-------- Material for the task

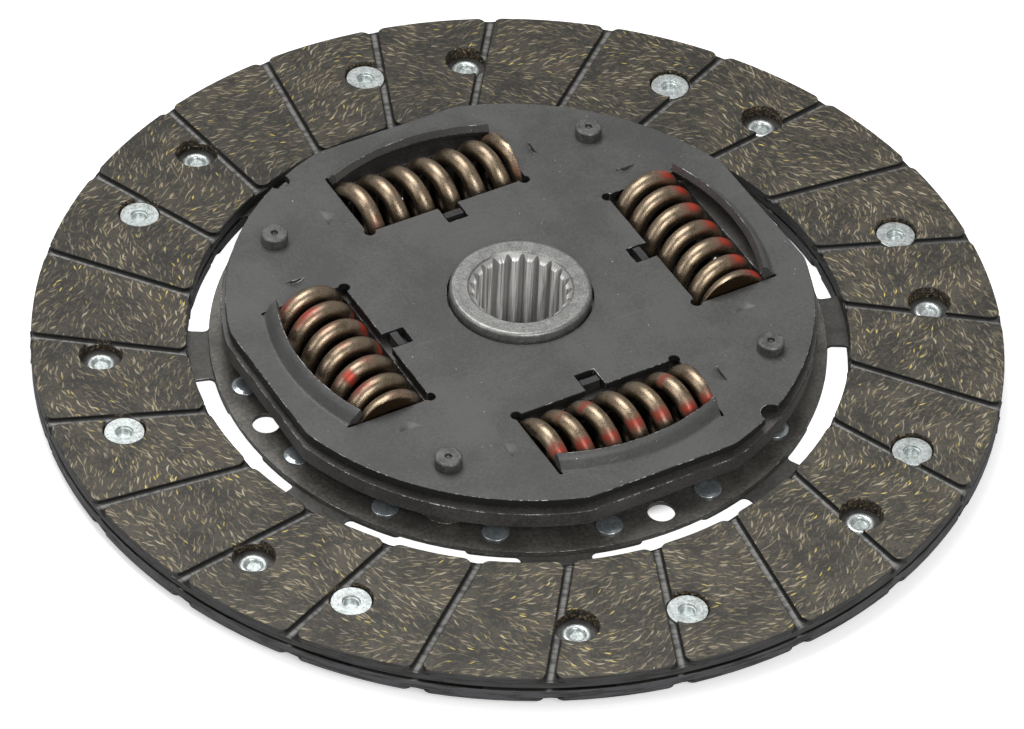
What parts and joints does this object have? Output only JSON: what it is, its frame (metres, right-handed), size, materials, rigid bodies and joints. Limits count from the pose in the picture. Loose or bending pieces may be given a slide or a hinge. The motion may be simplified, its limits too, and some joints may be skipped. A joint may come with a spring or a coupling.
{
  "type": "clutch disc",
  "caption": "Dry friction clutch disc with riveted grooved facings, cushion segments, a coil-spring torsion damper and a splined hub.",
  "frame": {"origin": "on the hub axis, in the middle plane of the cushion segments", "axes": "+Z along the hub axis towards the gearbox side, where the cover plate and spring windows show; +X and +Y each through the middle of a spring window"},
  "size_m": [0.228, 0.228, 0.0244],
  "materials": {
    "friction_lining": "matt woven friction lining, dark grey-brown with short golden fibres",
    "segment_steel": "blue-grey spring steel sheet",
    "rivet_steel": "zinc-plated, slightly bluish",
    "bolt_steel": "bare turned steel",
    "plate_steel": "dark grey phosphated steel, satin",
    "flange_steel": "brownish-grey hardened steel",
    "hub_steel": "machined, satin",
    "spring_steel": "shot-peened spring steel, olive-bronze, with red paint marks",
    "moulded_polymer": "moulded friction polymer, dark grey"
  },
  "bodies": {
    "disc": {"facing_gearbox_side": "friction_lining", "facing_flywheel_side": "friction_lining", "facing_rivets_gearbox_side": "rivet_steel", "facing_rivets_flywheel_side": "rivet_steel", "cushion_segment_1": "segment_steel", "cushion_segment_2": "segment_steel", "cushion_segment_3": "segment_steel", "cushion_segment_4": "segment_steel", "cushion_segment_5": "segment_steel", "cushion_segment_6": "segment_steel", "cushion_segment_7": "segment_steel", "cushion_segment_8": "segment_steel", "segment_rivets": "rivet_steel", "driven_plate": "plate_steel", "cover_plate": "plate_steel", "spacer_bolt_1": "bolt_steel", "spacer_bolt_2": "bolt_steel", "spacer_bolt_3": "bolt_steel", "spacer_bolt_4": "bolt_steel", "centring_bush": "moulded_polymer", "friction_ring_flywheel_side": "moulded_polymer", "friction_ring_gearbox_side": "moulded_polymer", "disc_spring": "spring_steel"},
    "hub_body": {"hub": "hub_steel", "hub_flange": "flange_steel"},
    "spring_set": {"damper_spring_1": "spring_steel", "damper_spring_2": "spring_steel", "damper_spring_3": "spring_steel", "damper_spring_4": "spring_steel"}
  },
  "joints": [
    {"name": "hub_twist", "type": "hinge", "parent": "disc", "child": "hub_body", "pos_m": [0, 0, 0.0087], "axis": [0, 0, 1], "range_deg": [-8, 8], "stiffness_Nm_per_rad": 900, "deforming": ["damper_spring_1", "damper_spring_2", "damper_spring_3", "damper_spring_4"]},
    {"name": "spring_follow", "type": "hinge", "parent": "disc", "child": "spring_set", "pos_m": [0, 0, 0.0087], "axis": [0, 0, 1], "range_deg": [-4.1, 4.1]}
  ],
  "couplings": [
    {"joint": "spring_follow", "follows": "hub_twist", "ratio": 0.5}
  ]
}
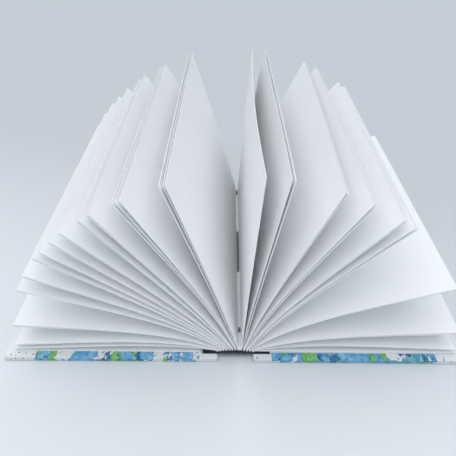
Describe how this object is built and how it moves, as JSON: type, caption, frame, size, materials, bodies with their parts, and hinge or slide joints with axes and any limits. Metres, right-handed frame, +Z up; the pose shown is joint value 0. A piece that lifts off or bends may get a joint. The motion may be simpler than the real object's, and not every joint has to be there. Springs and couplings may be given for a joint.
{
  "type": "open book",
  "caption": "Hardback notebook lying open face up, its thick blank pages fanned upright between two flat paper-covered boards joined by a cloth spine strip.",
  "frame": {"origin": "on the surface that the covers lie on, midway between the two boards and halfway up the pages", "axes": "+X to the right across the spread, +Y from the tail of the pages to their head, +Z up out of the gutter"},
  "size_m": [0.2308, 0.156, 0.1064],
  "materials": {
    "page_paper": "matt uncoated, faintly blue white",
    "thread": "waxed green linen thread",
    "book_cloth": "fine plain weave, navy",
    "grey_board": "grey board, raw",
    "cover_paper": "satin printed sheet, white with loose blue and green washes",
    "end_paper": "matt uncoated, faintly blue white"
  },
  "bodies": {
    "text_block": {"pages": "page_paper", "sewing_thread": "thread", "spine_cloth": "book_cloth"},
    "left_cover": {"left_board": "grey_board", "left_cover_paper": "cover_paper", "left_pastedown": "end_paper"},
    "right_cover": {"right_board": "grey_board", "right_cover_paper": "cover_paper", "right_pastedown": "end_paper"}
  },
  "joints": [
    {"name": "left_cover_hinge", "type": "hinge", "parent": "text_block", "child": "left_cover", "pos_m": [-0.009, 0, 0.0026], "axis": [0, -1, 0], "range_deg": [0, 90]},
    {"name": "right_cover_hinge", "type": "hinge", "parent": "text_block", "child": "right_cover", "pos_m": [0.009, 0, 0.0026], "axis": [0, 1, 0], "range_deg": [0, 90]}
  ]
}
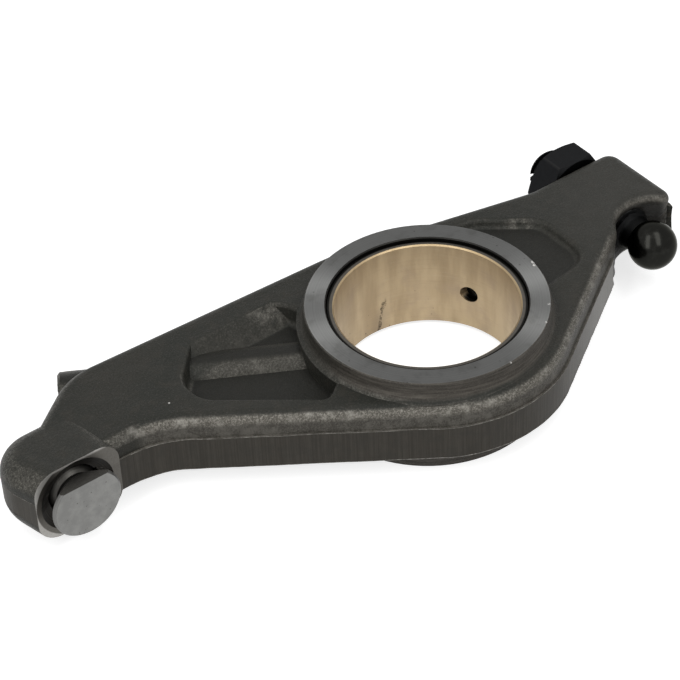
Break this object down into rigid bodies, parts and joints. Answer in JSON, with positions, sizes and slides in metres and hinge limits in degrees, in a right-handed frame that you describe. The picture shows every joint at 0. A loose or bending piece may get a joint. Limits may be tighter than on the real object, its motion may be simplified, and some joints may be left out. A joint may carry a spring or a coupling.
{
  "type": "rocker arm",
  "caption": "Valve rocker arm with a shaft hub and bronze bush, a ball-end adjusting screw with lock nut at the push-rod end and a swivel foot at the valve end.",
  "frame": {"origin": "centre of the shaft bore, halfway between the hub faces", "axes": "+Z along the shaft bore, +X towards the adjusting screw, +Y up in the engine, away from the valve and the push rod"},
  "size_m": [0.1668, 0.0727, 0.0234],
  "materials": {
    "forged_steel": "shot-blasted forging scale, dark olive grey",
    "bronze": "bored bronze, satin",
    "hardened_steel": "black, polished ball",
    "black_oxide_steel": "black oxide",
    "turned_steel": "ground face",
    "spring_steel": "drawn wire",
    "plug_steel": "turned"
  },
  "bodies": {
    "arm": {"arm_forging": "forged_steel", "shaft_bush": "bronze", "foot_retaining_ring": "spring_steel", "long_gallery_plug": "plug_steel", "short_gallery_plug": "plug_steel"},
    "screw": {"adjusting_screw": "hardened_steel"},
    "nut": {"lock_nut": "black_oxide_steel"},
    "foot": {"swivel_foot": "turned_steel"}
  },
  "joints": [
    {"name": "foot_tilt", "type": "hinge", "parent": "arm", "child": "foot", "pos_m": [-0.0841, 0.014, 0], "axis": [0, 0, 1], "range_deg": [-8, 8]},
    {"name": "screw_adjust", "type": "slide", "parent": "arm", "child": "screw", "axis": [0, -1, 0], "range_m": [0, 0.003]},
    {"name": "nut_turn", "type": "hinge", "parent": "arm", "child": "nut", "pos_m": [0.0598, 0.0239, 0], "axis": [0, 1, 0], "continuous": true}
  ]
}
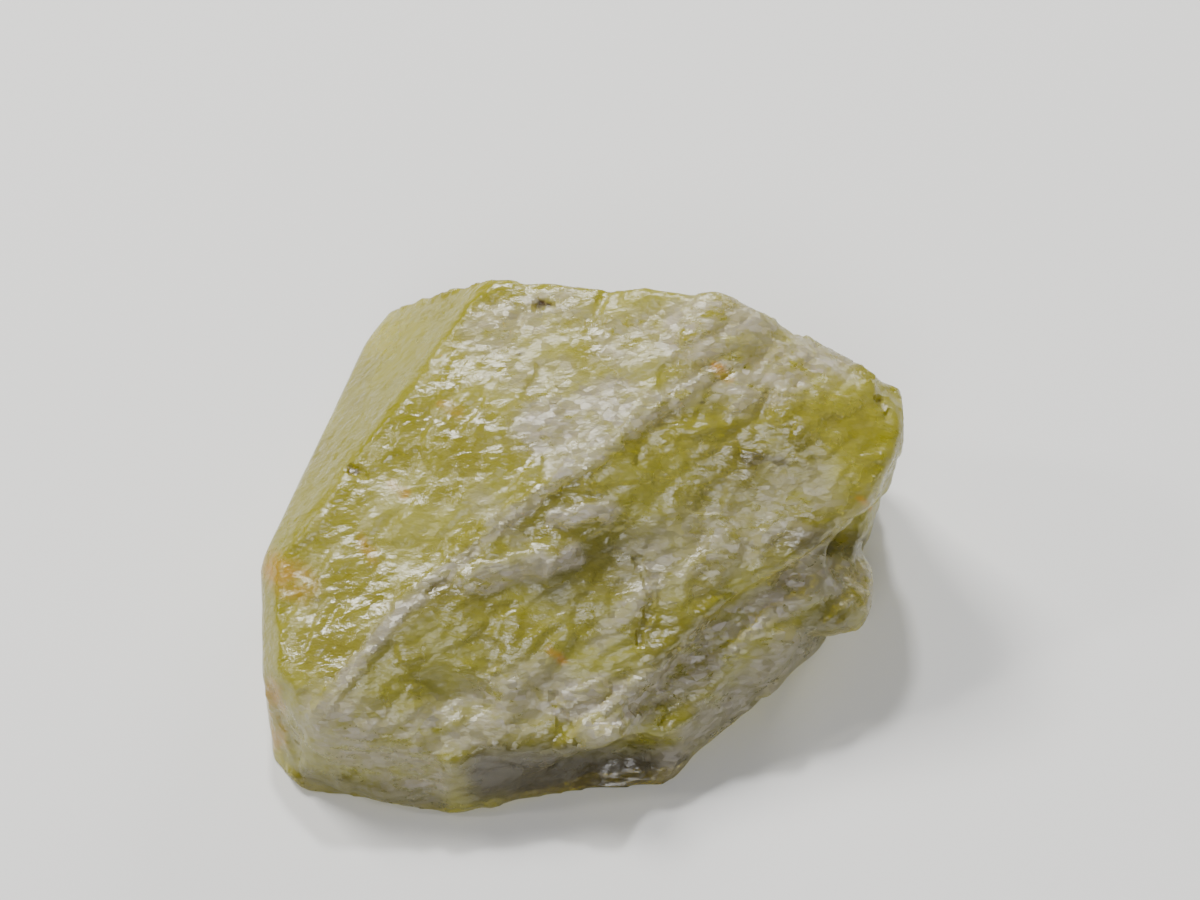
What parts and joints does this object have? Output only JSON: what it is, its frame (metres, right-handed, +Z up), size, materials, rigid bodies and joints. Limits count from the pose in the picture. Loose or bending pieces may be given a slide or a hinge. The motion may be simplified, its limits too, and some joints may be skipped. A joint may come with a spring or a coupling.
{
  "type": "raw rhodizite crystal",
  "caption": "Small broken piece of translucent yellow-green crystal, with smooth growth faces on one side, rough stepped breaks on the other, and a flat base to rest on.",
  "frame": {"origin": "centre of the bounding box's bottom face, on the surface that the crystal rests on", "axes": "+X along the crystal's length, +Y towards its back, +Z up from the flat base"},
  "size_m": [0.0142, 0.0114, 0.0079],
  "materials": {
    "crystal": "translucent yellow-green crystal, glassy on growth faces and frosted on breaks"
  },
  "bodies": {
    "root": {"rhodizite_crystal": "crystal"}
  },
  "joints": []
}
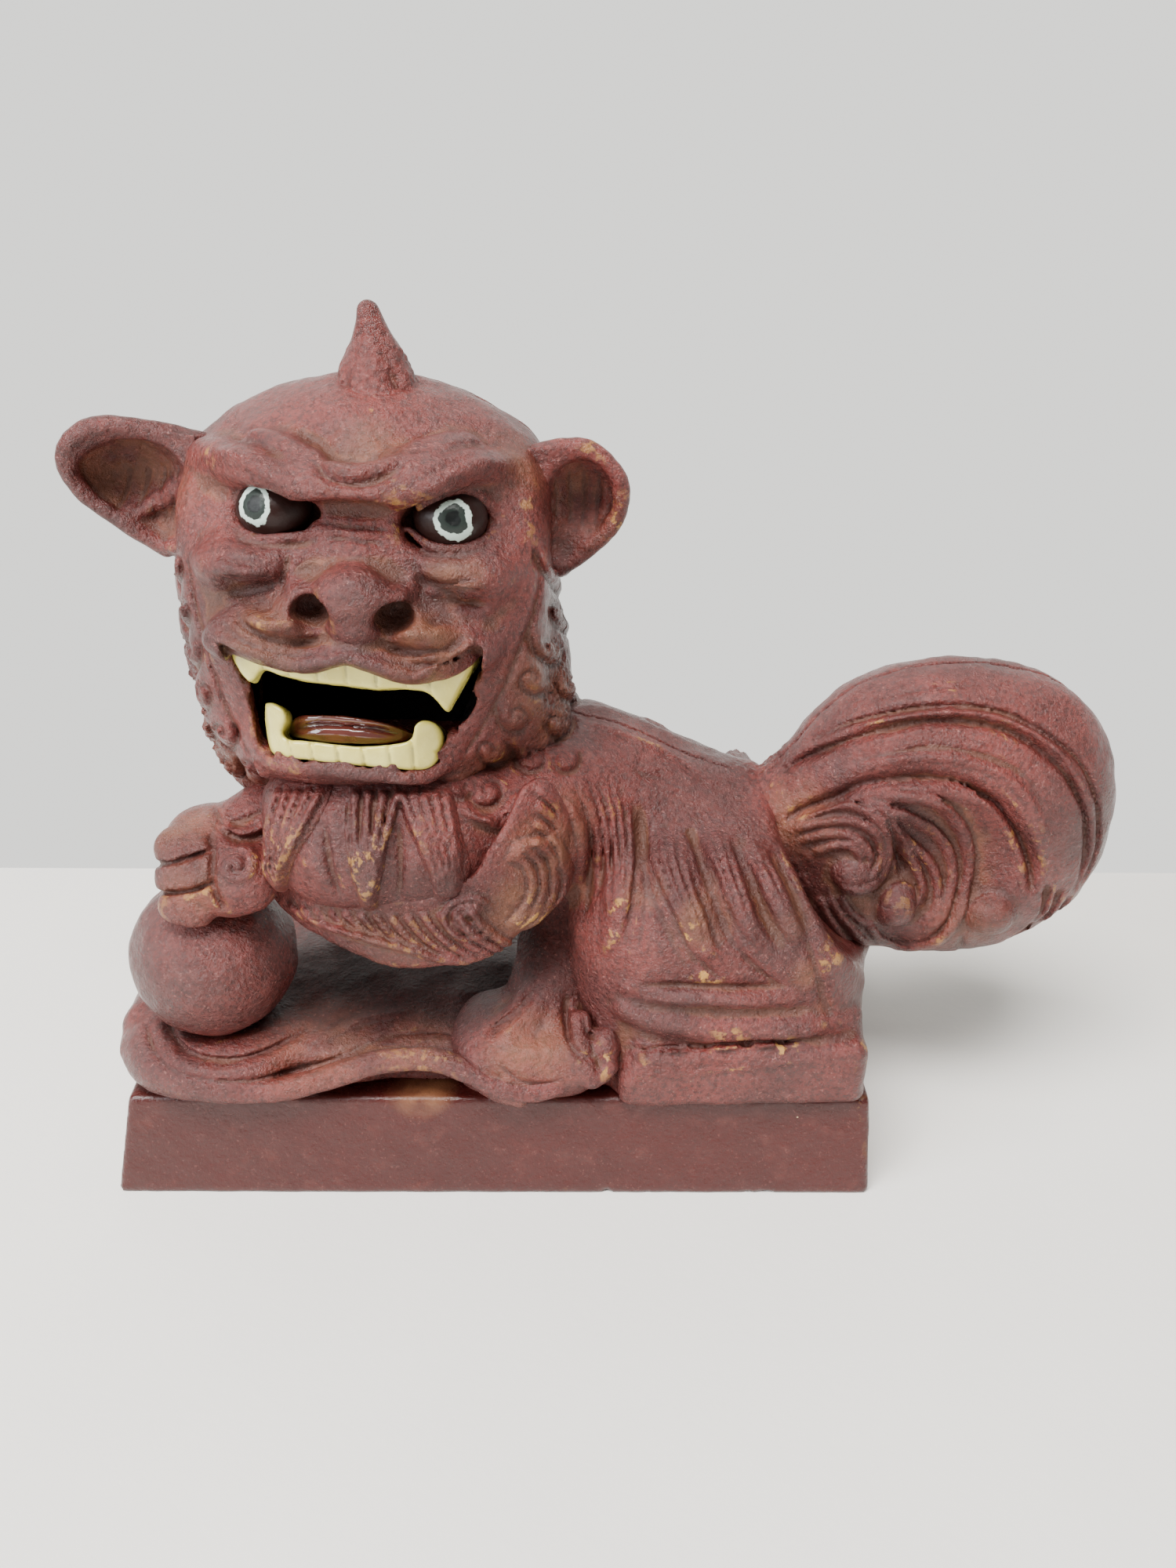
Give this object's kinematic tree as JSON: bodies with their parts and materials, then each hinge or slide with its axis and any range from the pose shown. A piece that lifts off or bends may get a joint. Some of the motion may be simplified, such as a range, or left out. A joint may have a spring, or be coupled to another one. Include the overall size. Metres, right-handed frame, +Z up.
{
  "type": "foo dog statue",
  "caption": "Reclining guardian lion with open mouth, horn, cupped ears and round plume tail, one paw on a ball, on a tapered plinth.",
  "frame": {"origin": "middle of the plinth's underside, where the statue rests", "axes": "+X to the right along the plinth's front, towards the tail; +Y to the back; +Z up; the face looks along -Y"},
  "size_m": [0.2064, 0.0805, 0.1726],
  "materials": {
    "figure_paint": "satin oxblood paint over a sandy casting, dusty in the hollows, gold rubbed through on the ridges",
    "plinth_paint": "smoother satin oxblood paint with small chips",
    "tooth_paint": "gloss cream enamel",
    "eye_enamel": "pale ring round a dark grey-green pupil, satin",
    "tongue_paint": "gloss dark red-brown",
    "plain_steel": "plain, hidden inside"
  },
  "bodies": {
    "root": {"plinth": "plinth_paint", "body_front_shell": "figure_paint", "body_rear_shell": "figure_paint", "head_front_shell": "figure_paint", "head_rear_shell": "figure_paint", "horn": "figure_paint", "left_ear": "figure_paint", "right_ear": "figure_paint", "mane_bib": "figure_paint", "beard_tufts": "figure_paint", "ball_leg": "figure_paint", "planted_leg": "figure_paint", "tail_front_half": "figure_paint", "tail_rear_half": "figure_paint", "rock_apron": "figure_paint", "ball": "figure_paint", "upper_teeth": "tooth_paint", "lower_teeth": "tooth_paint", "left_eyeball": "eye_enamel", "right_eyeball": "eye_enamel", "tongue": "tongue_paint", "plinth_screws": "plain_steel", "ball_dowel": "plain_steel", "body_tie_screws": "plain_steel", "neck_sleeve": "plain_steel", "head_tie_screw": "plain_steel", "horn_dowel": "plain_steel", "ear_dowels": "plain_steel", "tail_tie_screw": "plain_steel", "tail_stud": "plain_steel", "tail_nuts": "plain_steel"}
  },
  "joints": []
}
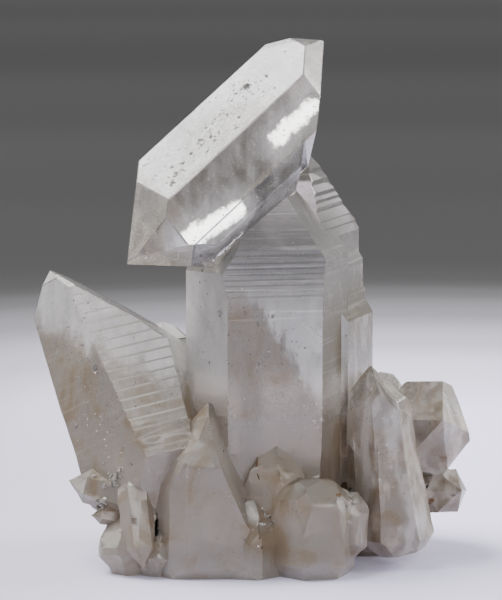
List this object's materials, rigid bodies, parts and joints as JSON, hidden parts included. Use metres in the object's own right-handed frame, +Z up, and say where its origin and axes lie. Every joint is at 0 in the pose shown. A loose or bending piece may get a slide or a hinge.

----------------

__Task requirements__:
Filter the entries down to the lines containing "shown". Copy each of those lines.

__Task solution__:
Describe how this object is built and how it moves, as JSON: type, caption, frame, size, materials, bodies with their parts, and hinge or slide joints with axes and any limits. Metres, right-handed frame, +Z up; the pose shown is joint value 0. A piece that lifts off or bends may get a joint. The motion may be simpler than the real object's, and not every joint has to be there. Springs and couplings may be given for a joint.
Give this object's kinematic tree as JSON: bodies with their parts and materials, then each hinge or slide with its axis and any range from the pose shown. A piece that lifts off or bends may get a joint. Some of the motion may be simplified, such as a range, or left out. A joint may have a spring, or be coupled to another one. Include the overall size. Metres, right-handed frame, +Z up.
List this object's materials, rigid bodies, parts and joints as JSON, hidden parts included. Use metres in the object's own right-handed frame, +Z up, and say where its origin and axes lie. Every joint is at 0 in the pose shown. A loose or bending piece may get a slide or a hinge.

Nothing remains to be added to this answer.